Thursday, July 9, 2009

WSJ.com - The Dumbing Down of Democracy

 

WSJ.com - Opinion: The Dumbing Down of Democracy

 

With a calm and confident smile, Mr. Peskov replied: "Ours is a different system of democracy." That was it. He stopped talking but kept smiling. The message sank in.

 

Dmitry Peskov was defining democracy in a way that could hardly be more different than the system of political pluralism developed over the past 300 years in the West. He couldn't have been clearer: We are changing the rules. Get over it.

 

Where is it written that American-style democracy will last forever, much less spread to new nations?
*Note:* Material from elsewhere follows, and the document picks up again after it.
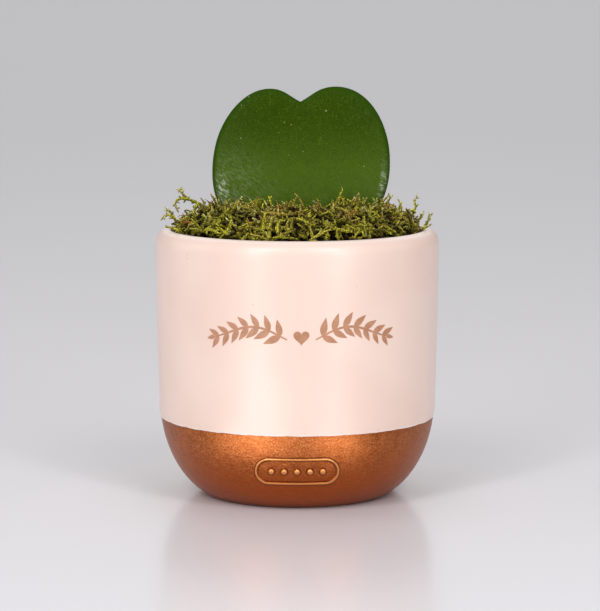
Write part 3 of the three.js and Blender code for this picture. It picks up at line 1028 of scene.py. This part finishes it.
def build_stalk():
    """The stalk, from inside the blade's base down into the soil."""
    top = set_leaf(bpy.context.scene.hoya_leaf, Vector((0, 0, 5 * MM)))
    foot = LEAF_BASE + Vector((-1 * MM, 0.5 * MM, -STALK_LENGTH))
    path = geometry.interpolate_bezier(top, LEAF_BASE, LEAF_BASE, foot, 12)
    radii = steps_between(STALK_TOP_RADIUS, STALK_RADIUS, len(path) - 1)
    pick()
    bpy.ops.mesh.primitive_circle_add(vertices=20, radius=radii[0], fill_type="NGON", location=path[0])
    bpy.ops.object.transform_apply(location=True, rotation=False, scale=False)
    piece = bpy.context.object
    piece.name = "hoya_stalk"
    bpy.ops.object.mode_set(mode="EDIT")
    bpy.ops.mesh.select_all(action="SELECT")
    for i, (here, there) in enumerate(zip(path, path[1:])):
        bpy.ops.mesh.extrude_region_move(TRANSFORM_OT_translate={"value": there - here})
        wider = radii[i + 1] / radii[i]
        bpy.ops.transform.resize(value=(wider, wider, 1), center_override=there)
    bpy.ops.object.mode_set(mode="OBJECT")
    edit(piece, face_outwards)
    return piece


class HOYA_OT_grow_leaf(bpy.types.Operator):
    """Draw the heart's outline, swell it to a thick leaf and root its stalk"""

    bl_idname = "hoya.grow_leaf"
    bl_label = "Grow Leaf"

    def gloss_and_highlight_at(self, leaf, flat):
        """Where the gloss and the painted highlight lie: along the lower margins, mostly on the left."""
        up = flat.z / leaf.tall
        out = flat.x / leaf.half_width / self.half_share(leaf, flat.z) / leaf_skew(flat.x, up)
        left = fade(-out, 0.79, 0.89) * (1 - 0.95 * fade(-out, 0.955, 1.0)) * (1 - fade(up, 0.46, 0.58))
        fan = 0.17 * fade(-out, 0.15, 0.75) * (1 - fade(-out, 0.94, 1.0)) * (1 - fade(up, 0.45, 0.80))
        right = 0.85 * fade(out, 0.885, 0.925) * (1 - 0.9 * fade(out, 0.965, 1.0))
        right *= 1 - fade(up, 0.45, 0.62)
        return min(1, max(left, fan, right) + 0.08 * (1 - fade(up, 0.2, 0.6)))

    def rib(self, leaf, flat):
        """Where the rib behind the leaf stands out, from 0 to 1: it fades out towards the notch."""
        return math.exp(-((flat.x / RIB_WIDTH) ** 2)) * (1 - fade(flat.z / leaf.tall, 0.15, 0.75))

    def half_share(self, leaf, z):
        """About how wide the leaf is below its widest place, as a share of its greatest width."""
        share = min(1, max(0, 1 - z / leaf.widest))
        return max(0.3, math.sqrt(1 - share * share))

    def execute(self, context):
        leaf = context.scene.hoya_leaf

        def unevenness(place):
            """A soft fold under the notch, a rib behind and shallow hollows all over."""
            rim = fade(abs(place.y), 0.4 * MM, 1.2 * MM)
            up = place.z / leaf.tall
            fold = FOLD_DEPTH * math.exp(-((place.x / FOLD_WIDTH) ** 2)) * fade(up, 0.35, 0.85)
            rib = RIB_HEIGHT * self.rib(leaf, place)
            hollows = noise.noise(place * 75) * HOLLOW_DEPTH + noise.noise(place * 240) * WRINKLE_DEPTH
            wider = place.x * (leaf_skew(place.x, up) - 1)
            return Vector((wider, ((fold if place.y < 0 else rib) + hollows) * rim, 0))

        blade = build_blade(leaf)
        for vertex in blade.data.vertices:
            vertex.co = set_leaf(leaf, vertex.co + unevenness(vertex.co))
        pick(blade, build_stalk())
        bpy.ops.object.join()
        piece = bpy.context.object
        behind, gloss_and_highlight, rib = [], [], []
        for vertex in piece.data.vertices:
            flat = unset_leaf(leaf, vertex.co)
            behind.append(fade(flat.y, -0.2 * MM, 0.6 * MM))
            gloss_and_highlight.append(self.gloss_and_highlight_at(leaf, flat) if flat.y < 0 else 0.2)
            rib.append(self.rib(leaf, flat) if flat.y > 0 else 0)
        paint_values(piece, "behind", behind)
        paint_values(piece, "gloss_and_highlight", gloss_and_highlight)
        paint_values(piece, "rib", rib)
        smooth(piece)
        dress(piece, leaf_material(leaf))
        hand_over(piece, "leaf", "hoya_leaf")
        return {"FINISHED"}


# ---- Moss ----

SOIL_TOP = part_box("soil")[1].z
MOSS_FIT = 0.4 * MM  # between the bed and what lies round it
CANOPY_RISE = 7.4 * MM  # canopy above the rim, in the middle
CANOPY_EDGE = 6.2 * MM  # how far it drops at the wall
CANOPY_SIDES = 0.6 * MM  # and how much more at the far left and right
CANOPY_REACH = POT_RADIUS - 5 * MM
LUMPS = 0.4 * MM  # broad waves of the canopy
TUFTS = 1.1 * MM  # and finer ones
BED_DEPTH = 6.0 * MM  # bed under the canopy
BED_HOLE = 2.6 * MM  # radius of the hole for the stalk
BED_RINGS = 42
BED_STEPS = 200
BED_LUMPS = 1.1 * MM
BED_CRUMBS = 0.5 * MM
CLEARANCE = 0.5 * MM  # from the middle of a strand to the pot or the leaf
BY_WALL = 36 * MM  # sprigs rooted farther out than this turn away from the wall
DARK_DEPTH = 1.3 * MM  # this far under the canopy the moss is painted dark, as painted shade
WALL_LIGHT = 2.2 * MM  # and the painted shade starts this much deeper by the wall
SPRIG_STEP = 1.2 * MM
SPRIG_THICKNESS = 1.05 * MM
SPEAR_THICKNESS = 0.9 * MM
STRAY_THICKNESS = 0.92 * MM
DRY_THICKNESS = 0.6 * MM
SPRIG_KINDS = 14
SPEAR_KINDS = 6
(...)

If the members of the U.N. General Assembly could choose between the democracy of the U.S., Britain and France or that of Russia, Venezuela and Bolivia, likely it would be the latter. Genuine democracy is hard work. Why should the likes of Pakistan, Iraq, Turkey, Taiwan or Brazil endure that stress if Potemkin Village democracy is acceptable?

 

What Putin, Khamenei, Chávez, Morales and Mubarak want is fait-accompli legitimacy. When resistance to their dumbed-down democracy stops, they'll have it. China's Orwellian filtering software is a nice metaphor for what's at stake. Vocal criticism, even as eloquent as Mr. Obama's in Moscow this week or in Cairo, is not resistance. Real resistance requires acts of political push-back that all the world's people can see and recognize.